Amongst the numerous Antipodeans who played for Scotland was Australian rules footballer, Reggie Morrison. A contemporary of Charles Brownlow at Geelong in the early 1880s, Morrison got his first look at rugby with the University's third XV in 1883. Three seasons later he represented Scotland in matches against England, Ireland and Wales.

Another was Herbert Bullmore, Kerry Packer's grandfather, who was in the Scots' forward pack in 1902.

Melbourne-born (1858) James Alfred Bevan went on to become the captain of the inaugural Wales rugby union team in 1881. His transfer from Australia to Wales though came when, at the age of seven, both his parents drowned in a shipping disaster - Bevan was sent to live with relatives in Wales.

The RFU in England didn't miss out on utilising colonial talent, picking Charles Wade from Oxford University in the 1880s. The future NSW state premier was capped eight times for England as a wing three-quarter.

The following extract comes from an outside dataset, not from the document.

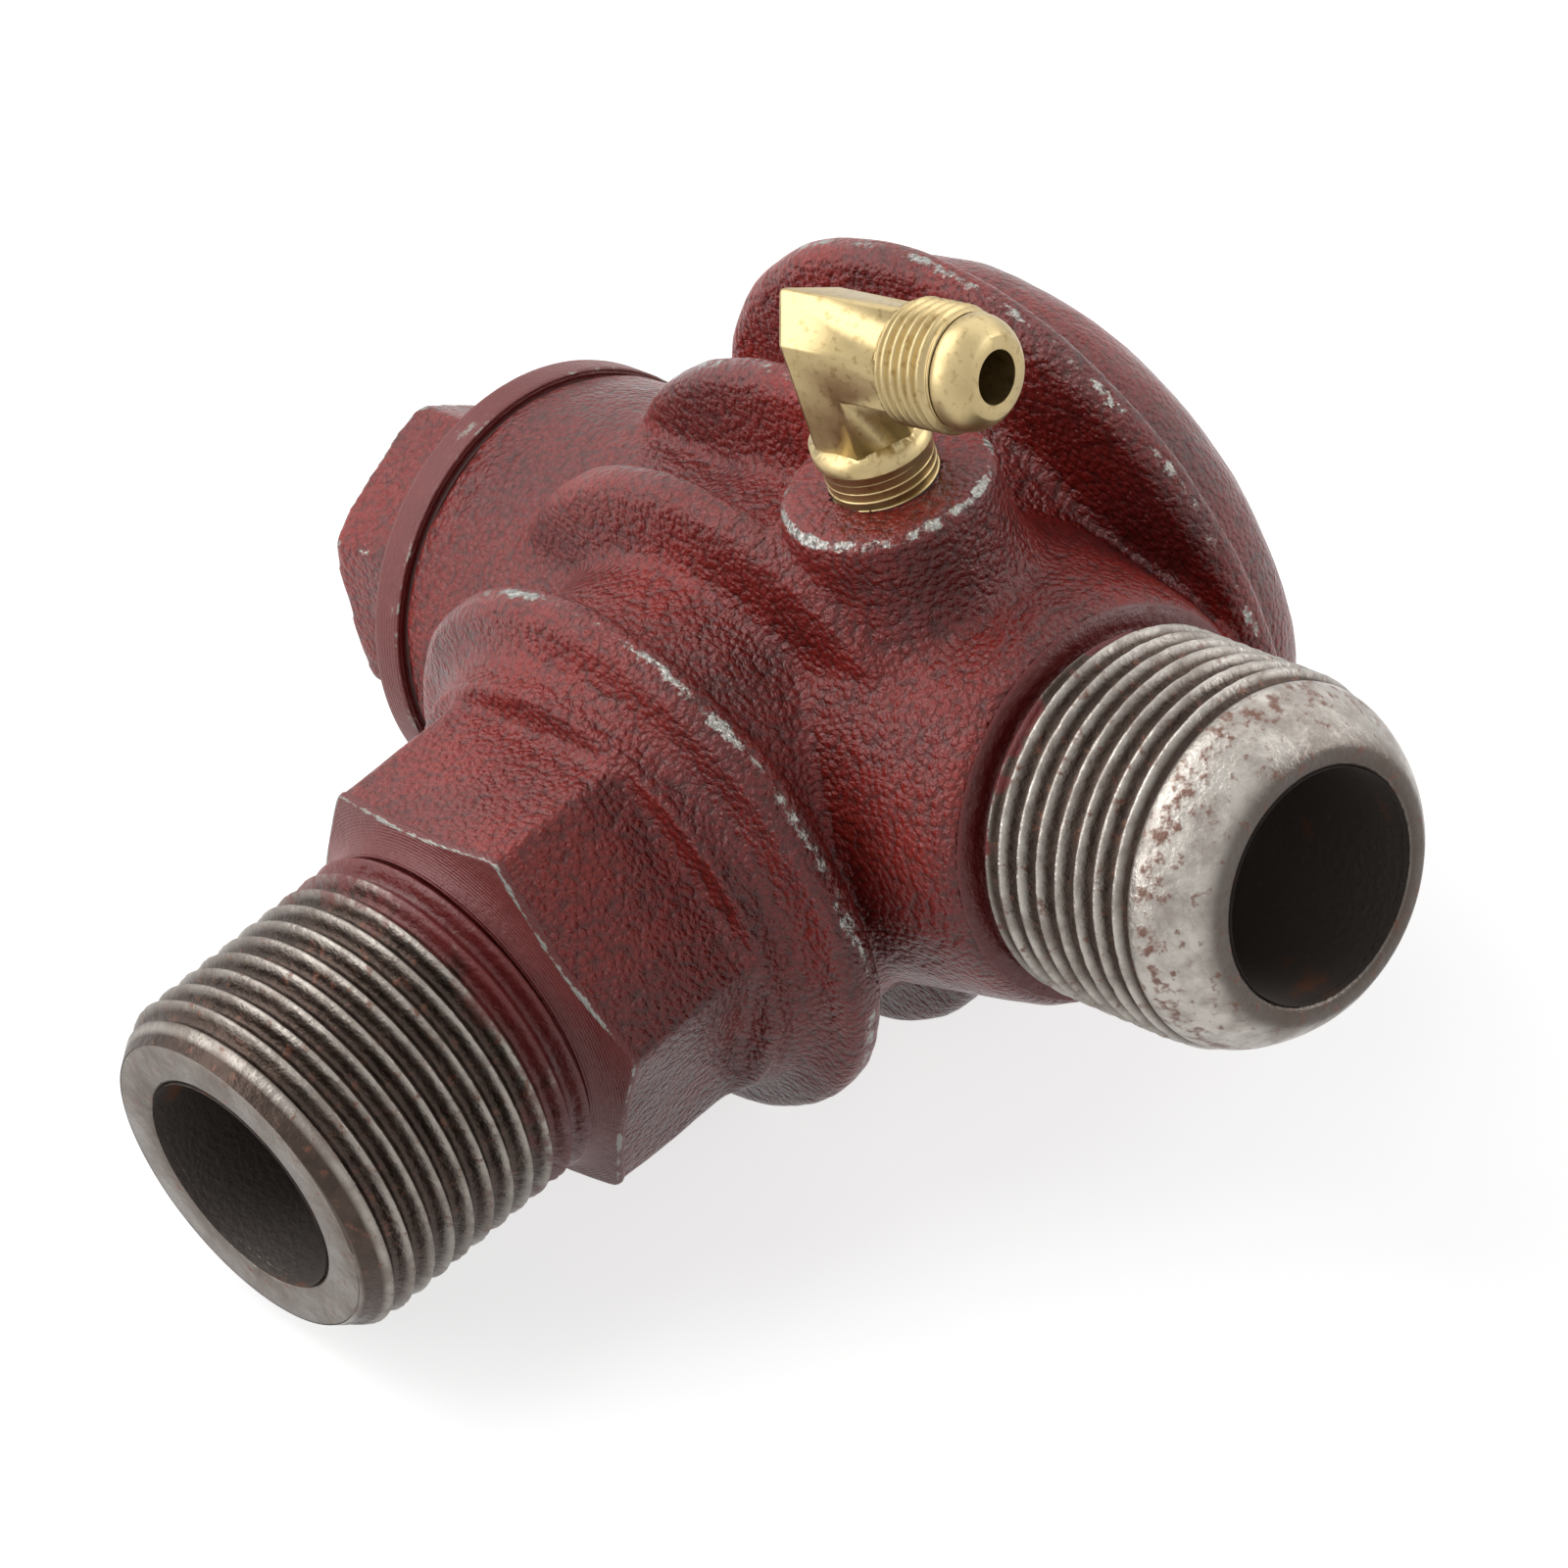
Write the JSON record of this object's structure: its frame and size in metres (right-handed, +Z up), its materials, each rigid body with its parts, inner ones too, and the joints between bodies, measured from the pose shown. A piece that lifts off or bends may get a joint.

Former Sydney University player Garnet Vere Portus (better known as 'Jerry' Portus) attended Oxford University in 1908 - unable to break into Oxford's first XV, Vere took up with the Blackheath club, where he gained selection as five-eighth for England in matches against France and Ireland.

One interesting move was that of Alf Larard, half-back and sole try-getter in South Africa's first ever Test match victory in August 1896 (v the British Lions).

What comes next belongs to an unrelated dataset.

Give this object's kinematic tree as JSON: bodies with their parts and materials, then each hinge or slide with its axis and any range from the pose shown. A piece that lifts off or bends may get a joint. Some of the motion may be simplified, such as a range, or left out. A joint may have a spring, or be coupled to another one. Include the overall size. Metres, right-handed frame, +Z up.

Larard had migrated to the Transvaal from Hull in England's north as a 17 year old in 1887. In Johannesburg he began playing rugby union with the "Diggers" club, soon progressed to the Transvaal rep team for the Currie Cup, and then to the South African combined team in 1896.

When the Anglo Boer War erupted in 1899, Larard joined the English side of the divide, enlisting with the "Imperial Light Horse Regiment". In mid-1901 the now 30 year old Larard sailed back to England, where he signed on with the Huddersfield rugby league club, notching up 100 games over the next four seasons. [Legend has it that Larard played rugby league before he went to South Africa, but given the professional rugby code was not born until 1895, the myth is false.]

Aside from those who happened to be in an opportune place at the right time, there were other footballers who travelled the globe in search of international honours.

Queensland's Tom Richards, a miner, went to South Africa in early 1906, holding hopes of being selected for the first Springbok tour of Britain. After playing for Transvaal in the Currie Cup, he learned that the South Africans had invoked a seven-year residential rule. Unfazed, Richards followed the team to England anyway, and took up with the Bristol club.

After hearing that Australia was to send her first team to Great Britain in 1908, Richards returned home. He duly gained selection in the first Wallabies tour team, and played for Australia in Tests against England and Wales.

After the tour, he again moved to South Africa. Richards' previous short stint at Bristol was considered to be a sufficient qualification for the touring British Lions to twice call on his services for Tests against the Springboks in South Africa in 1910.

It seemed that if a man was resident, and committed to do his best, what more mattered?

Of all the footballers who traded national allegiances a century ago, England's Blair Inskip Swannell made the ultimate contribution to his adoptive country.

A British Lion to Australia in 1899 and again in 1904 - with service in the Boer War in between - the former Northampton Saints RFC player remained in Sydney after his second tour.

Playing for Northern Suburbs in 1905, Swannell's form (and reputation) was so good that he was selected in a Test for Australia against New Zealand.

Just under a decade later, when the Great War erupted in Europe, the then 39 year old Swannell was one of the first to enlist in the Australian Imperial Force. The Boer War veteran was appointed to the rank of Major.

On the morning of 25 April 1915, Swannell led his men on one of the first charges at Gallipoli. He barely made any ground before being fatally shot through the forehead.

The 1908 Wallabies captain, Herbert 'Paddy' Moran, wrote of Swannell's demise: "The hard porcelain of his spirit had richer glaze than we had previously perceived; it was love of country."